**Required task**
Write the records out again, precisely as they stand.

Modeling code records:
(begin)
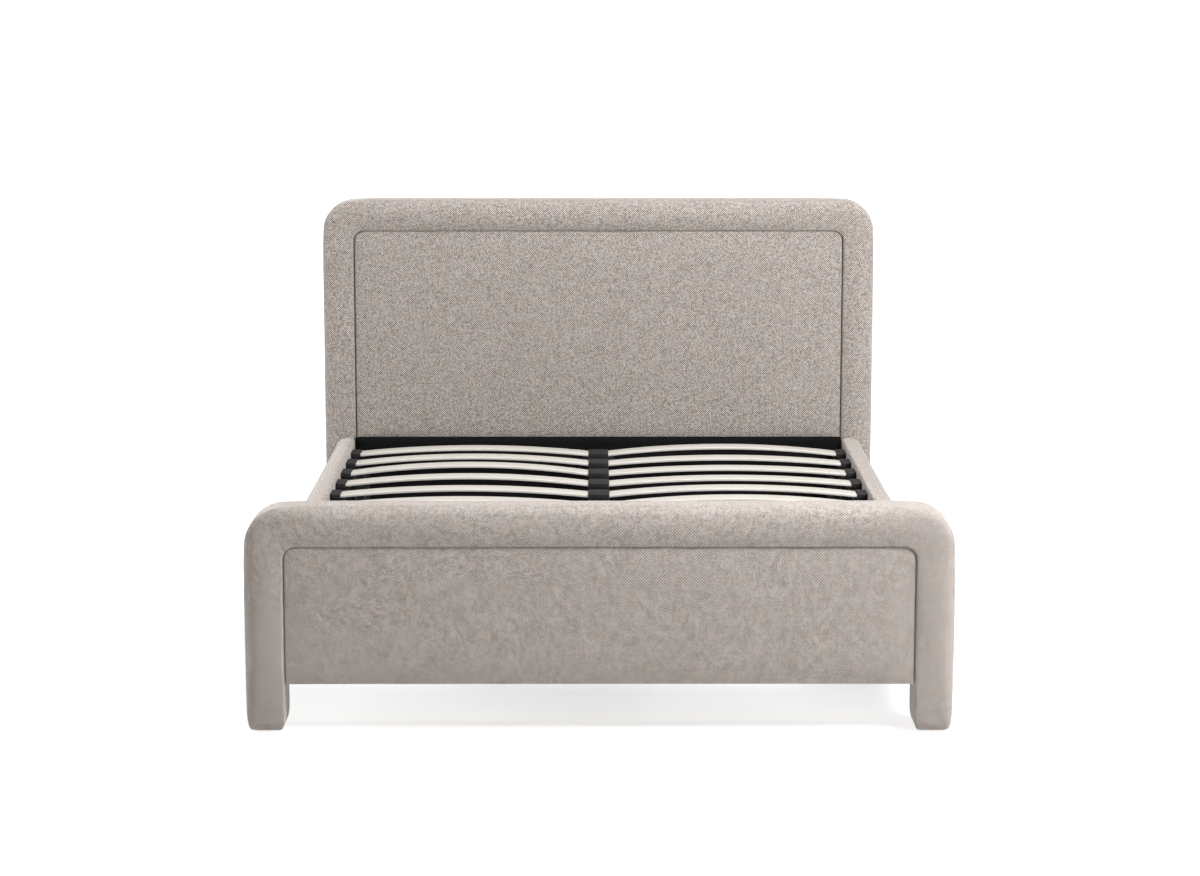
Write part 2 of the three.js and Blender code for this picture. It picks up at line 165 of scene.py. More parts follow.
# %% Heather cloth material
def heather_cloth():
    material, tree, shader = start_material(
        "woven_heather_polyester", "#a59d97", Roughness=0.92, Specular_IOR_Level=0.25,
        Sheen_Weight=0.35, Sheen_Roughness=0.45)
    shader.inputs["Sheen Tint"].default_value = linear("#f4efe9")
    uv = add(tree, "ShaderNodeUVMap", uv_map=WOVEN)
    cell = add(tree, VECTOR_MATH, {0: uv, "Scale": 1 / THREAD}, operation="SCALE")
    across = add(tree, "ShaderNodeSeparateXYZ", {0: cell})
    warp, weft = [add(tree, MATH, {0: across.outputs[i]}, operation="FLOOR") for i in (0, 1)]
    # Plain weave: the two yarns take turns on top.
    step = add(tree, MATH, {0: warp, 1: weft}, operation="ADD")
    place = add(tree, MATH, {0: step, 1: 2.0}, operation="FLOORED_MODULO")
    warp_up = add(tree, MATH, {0: place, 1: 0.5}, operation="LESS_THAN")
    # Tone: one random value to each short run of each yarn.
    tones = []
    for thread, along, seed in ((warp, across.outputs[1], 3.0), (weft, across.outputs[0], 47.0)):
        start = add(tree, "ShaderNodeTexWhiteNoise", {"W": thread}, noise_dimensions="1D")
        run = add(tree, MATH, {0: along, 1: 1 / TONE_RUN, 2: start}, operation="MULTIPLY_ADD")
        run_number = add(tree, MATH, {0: run}, operation="FLOOR")
        key = add(tree, COMBINE, {0: thread, 1: run_number, 2: seed})
        tones.append(add(tree, "ShaderNodeTexWhiteNoise", {"Vector": key}, noise_dimensions="3D"))
    warp_tone, weft_tone = [add(tree, MAP_RANGE, {"Value": tone, "To Min": least, "To Max": most})
                            for tone, (least, most) in zip(tones, (WARP_TONES, WEFT_TONES))]
    tone = add(tree, MIX, {0: warp_up, 2: weft_tone, 3: warp_tone})
    # Each yarn is round, and painted shade darkens its colour where it dips between its neighbours, with a
    # faint painted highlight on its crown.
    round_warp, round_weft = [add(tree, MATH, {0: across.outputs[i], 1: 0.5}, operation="PINGPONG")
                              for i in (0, 1)]
    ridge = add(tree, MIX, {0: warp_up, 2: round_weft, 3: round_warp})
    painted_yarn_shading = add(tree, MAP_RANGE, {"Value": ridge, "From Max": 0.5, "To Min": PAINTED_YARN_SHADING[0], "To Max": PAINTED_YARN_SHADING[1]})
    # Slow patches of warmer and cooler tone, as dyed fibre has.
    patch = add(tree, NOISE, {"Vector": uv, "Scale": 1 / MOTTLE_SIZE, "Detail": 2.0})
    yarn = add(tree, MIX, {0: tone, 6: linear(TAUPE), 7: linear(CREAM)}, data_type="RGBA")
    shaded = add(tree, VECTOR_MATH, {0: yarn.outputs[2], "Scale": painted_yarn_shading}, operation="SCALE")
    warmth = add(tree, MIX, {0: patch, 6: linear("#ece8e2"), 7: linear("#e6e9f0")}, data_type="RGBA")
    dyed = add(tree, VECTOR_MATH, {0: shaded, 1: warmth.outputs[2]}, operation="MULTIPLY")
    bump = add(tree, BUMP, {"Strength": 0.2, "Distance": YARN_RELIEF, "Height": ridge})
    feed(tree, shader, {"Base Color": dyed, "Normal": bump})
    return material


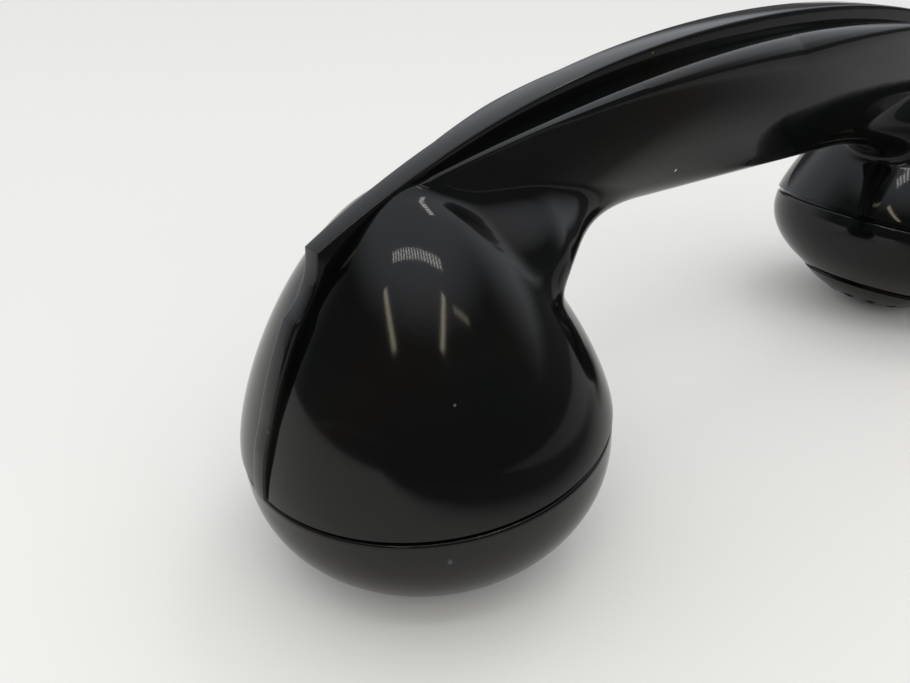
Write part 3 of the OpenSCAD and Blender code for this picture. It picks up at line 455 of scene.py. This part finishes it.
(end)
**Task result**
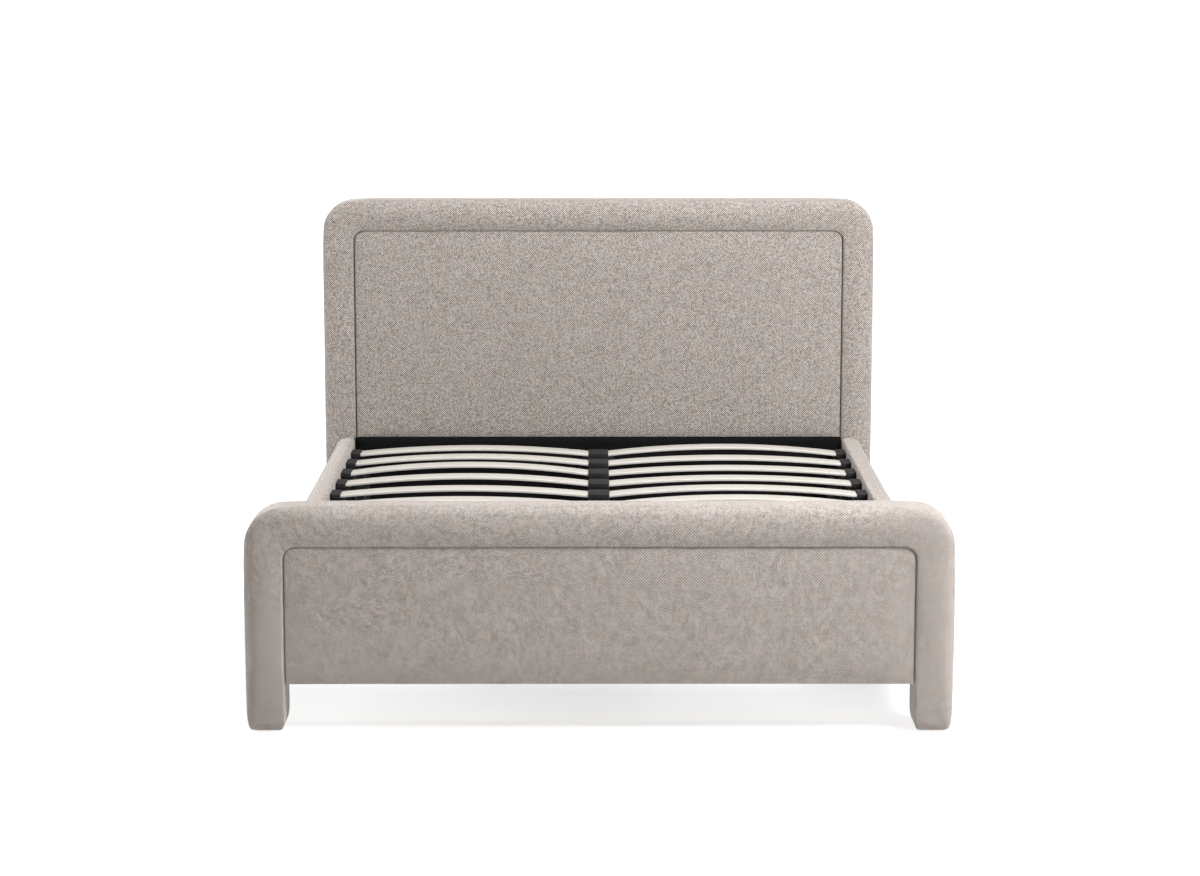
Write part 2 of the three.js and Blender code for this picture. It picks up at line 165 of scene.py. More parts follow.
# %% Heather cloth material
def heather_cloth():
    material, tree, shader = start_material(
        "woven_heather_polyester", "#a59d97", Roughness=0.92, Specular_IOR_Level=0.25,
        Sheen_Weight=0.35, Sheen_Roughness=0.45)
    shader.inputs["Sheen Tint"].default_value = linear("#f4efe9")
    uv = add(tree, "ShaderNodeUVMap", uv_map=WOVEN)
    cell = add(tree, VECTOR_MATH, {0: uv, "Scale": 1 / THREAD}, operation="SCALE")
    across = add(tree, "ShaderNodeSeparateXYZ", {0: cell})
    warp, weft = [add(tree, MATH, {0: across.outputs[i]}, operation="FLOOR") for i in (0, 1)]
    # Plain weave: the two yarns take turns on top.
    step = add(tree, MATH, {0: warp, 1: weft}, operation="ADD")
    place = add(tree, MATH, {0: step, 1: 2.0}, operation="FLOORED_MODULO")
    warp_up = add(tree, MATH, {0: place, 1: 0.5}, operation="LESS_THAN")
    # Tone: one random value to each short run of each yarn.
    tones = []
    for thread, along, seed in ((warp, across.outputs[1], 3.0), (weft, across.outputs[0], 47.0)):
        start = add(tree, "ShaderNodeTexWhiteNoise", {"W": thread}, noise_dimensions="1D")
        run = add(tree, MATH, {0: along, 1: 1 / TONE_RUN, 2: start}, operation="MULTIPLY_ADD")
        run_number = add(tree, MATH, {0: run}, operation="FLOOR")
        key = add(tree, COMBINE, {0: thread, 1: run_number, 2: seed})
        tones.append(add(tree, "ShaderNodeTexWhiteNoise", {"Vector": key}, noise_dimensions="3D"))
    warp_tone, weft_tone = [add(tree, MAP_RANGE, {"Value": tone, "To Min": least, "To Max": most})
                            for tone, (least, most) in zip(tones, (WARP_TONES, WEFT_TONES))]
    tone = add(tree, MIX, {0: warp_up, 2: weft_tone, 3: warp_tone})
    # Each yarn is round, and painted shade darkens its colour where it dips between its neighbours, with a
    # faint painted highlight on its crown.
    round_warp, round_weft = [add(tree, MATH, {0: across.outputs[i], 1: 0.5}, operation="PINGPONG")
                              for i in (0, 1)]
    ridge = add(tree, MIX, {0: warp_up, 2: round_weft, 3: round_warp})
    painted_yarn_shading = add(tree, MAP_RANGE, {"Value": ridge, "From Max": 0.5, "To Min": PAINTED_YARN_SHADING[0], "To Max": PAINTED_YARN_SHADING[1]})
    # Slow patches of warmer and cooler tone, as dyed fibre has.
    patch = add(tree, NOISE, {"Vector": uv, "Scale": 1 / MOTTLE_SIZE, "Detail": 2.0})
    yarn = add(tree, MIX, {0: tone, 6: linear(TAUPE), 7: linear(CREAM)}, data_type="RGBA")
    shaded = add(tree, VECTOR_MATH, {0: yarn.outputs[2], "Scale": painted_yarn_shading}, operation="SCALE")
    warmth = add(tree, MIX, {0: patch, 6: linear("#ece8e2"), 7: linear("#e6e9f0")}, data_type="RGBA")
    dyed = add(tree, VECTOR_MATH, {0: shaded, 1: warmth.outputs[2]}, operation="MULTIPLY")
    bump = add(tree, BUMP, {"Strength": 0.2, "Distance": YARN_RELIEF, "Height": ridge})
    feed(tree, shader, {"Base Color": dyed, "Normal": bump})
    return material


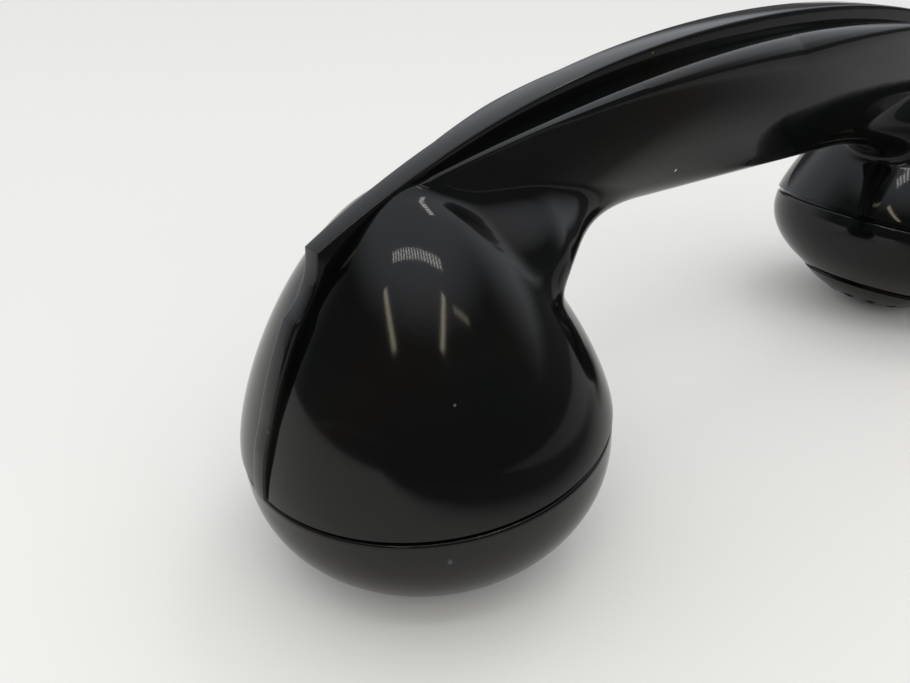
Write part 3 of the OpenSCAD and Blender code for this picture. It picks up at line 455 of scene.py. This part finishes it.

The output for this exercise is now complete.